Employee rewards can spur behavior, positive and negative
Properly conceived and implemented, employee rewards – in cash or in kind – can spur employee behavior in the direction you want. Or, done poorly, employee incentives can create resentment and envy, and even foster the opposite kind of behavior from what’s desired.
A recent lawsuit in Pennsylvania serves as a great case study for what not to do with an employee rewards and punishment program.
The employer, a commercial bank, set the business goal of increasing the number of consumer checking accounts opened at its branches. To support this goal, the bank enlisted rank-and-file employees. If they managed to get a certain number of people to open accounts with initial deposits as low as $10, they received vacation packages and prizes.
A bad result
Trouble was, managers thought it was a good idea to brandish a stick as well as a carrot:
Instead of letting the employee rewards speak for themselves, top managers put pressure on employees to sign up their friends and family.

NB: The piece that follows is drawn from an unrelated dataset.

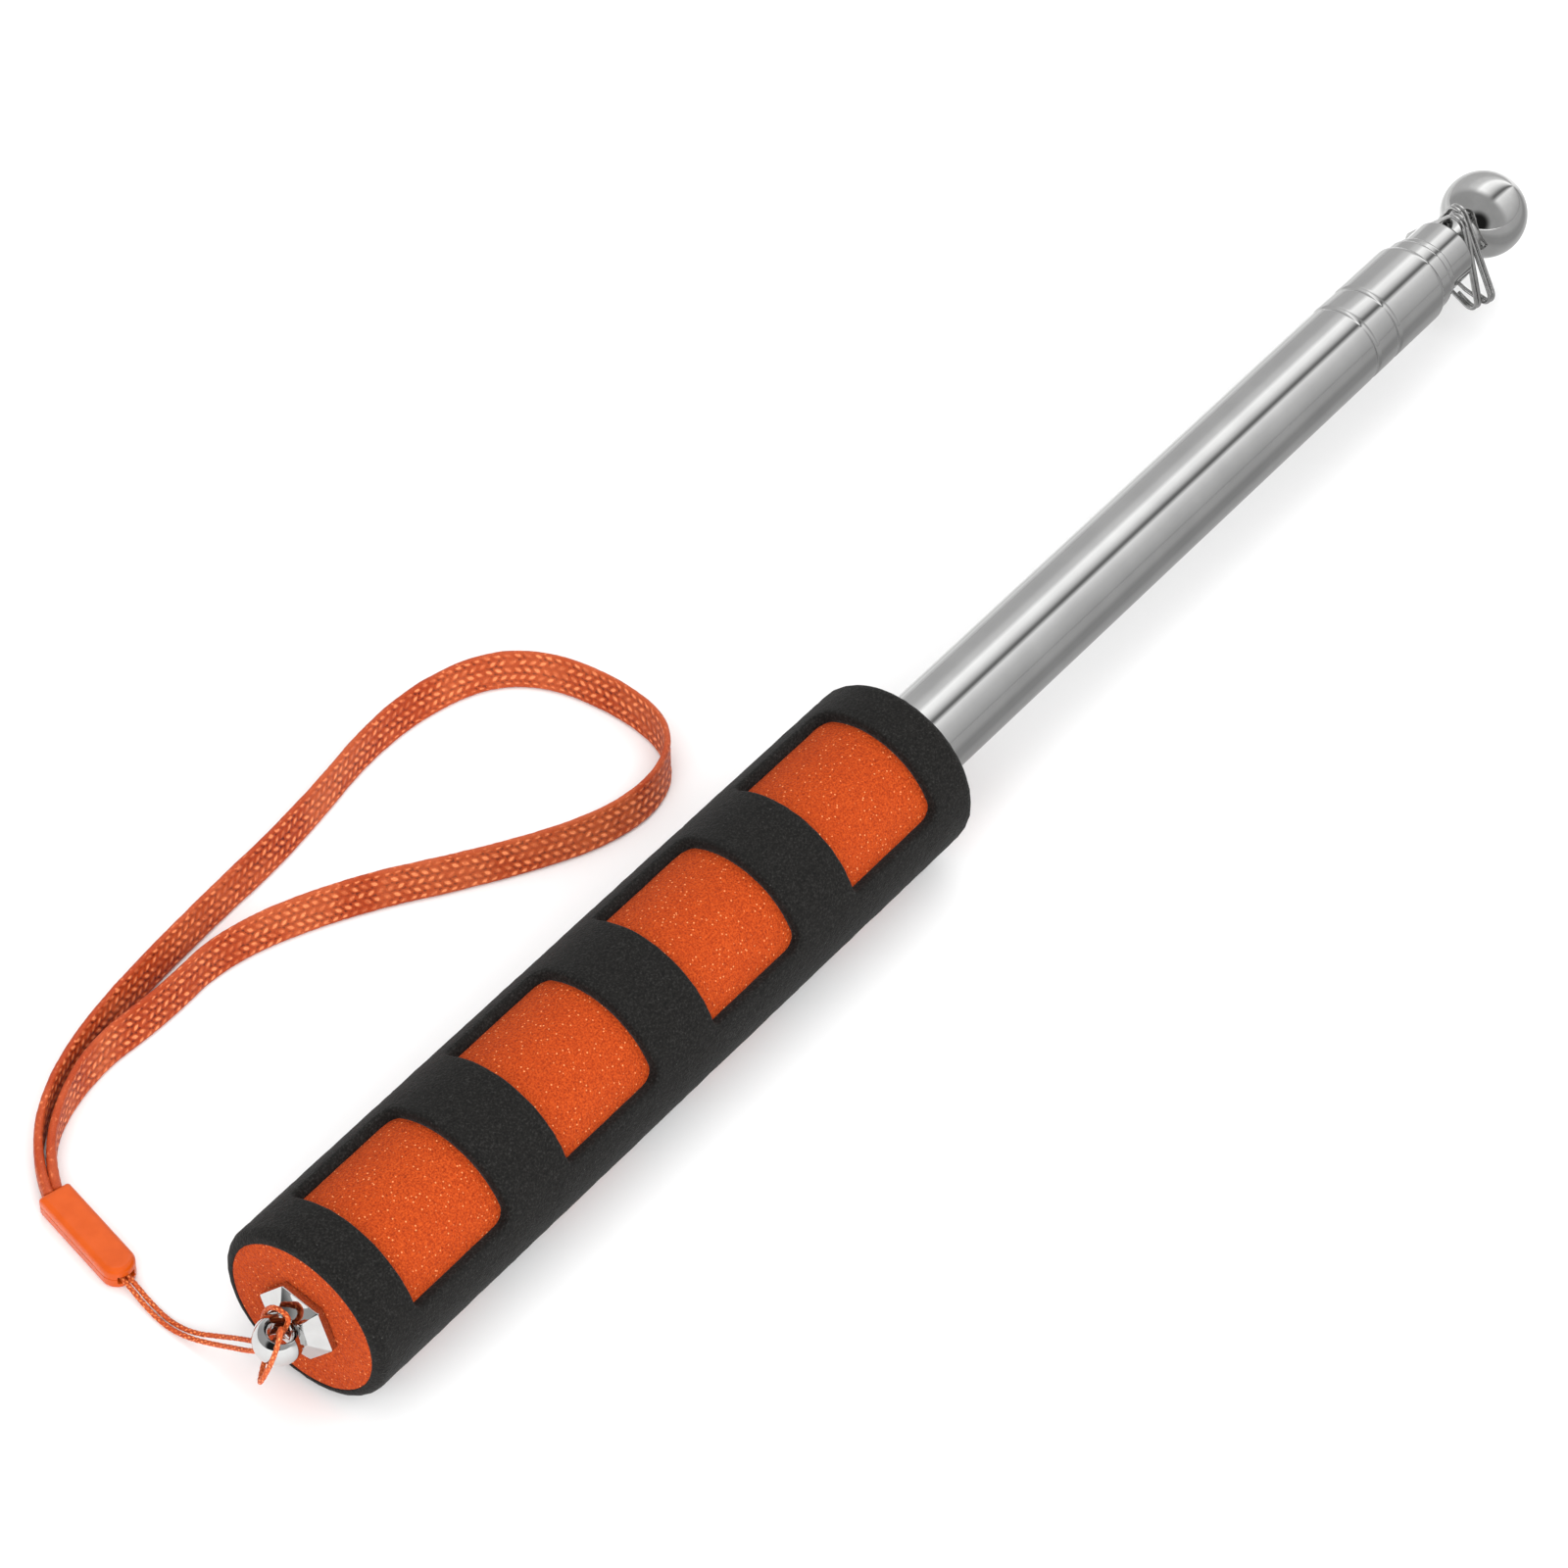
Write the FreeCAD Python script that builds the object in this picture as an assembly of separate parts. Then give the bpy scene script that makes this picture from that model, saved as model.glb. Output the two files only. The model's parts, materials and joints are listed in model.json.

The result was predictable: At least a couple of employees opened bogus accounts in the names of pals or relatives just to get the rewards. That was barred by corporate rules, and one employee – a branch manager – was fired after an anonymous informant turned her in.
She sued for sex, age and disability discrimination, and eventually lost. But the bank had to bear legal costs all the way to a federal appeals court.
What do we learn about good – and bad – employee rewards from this sad story?
- Think about how employees might “game” the incentives before you put them in.
- Consider the possibility of damaging jealousy on the part of employees who don’t meet incentive goals.
- Don’t confuse the issue by threatening consequences for failing to meet established goals.
Cite: Dowling v. Citizens Bank, No. 07-4054, 3rd Cir., 10/8/08.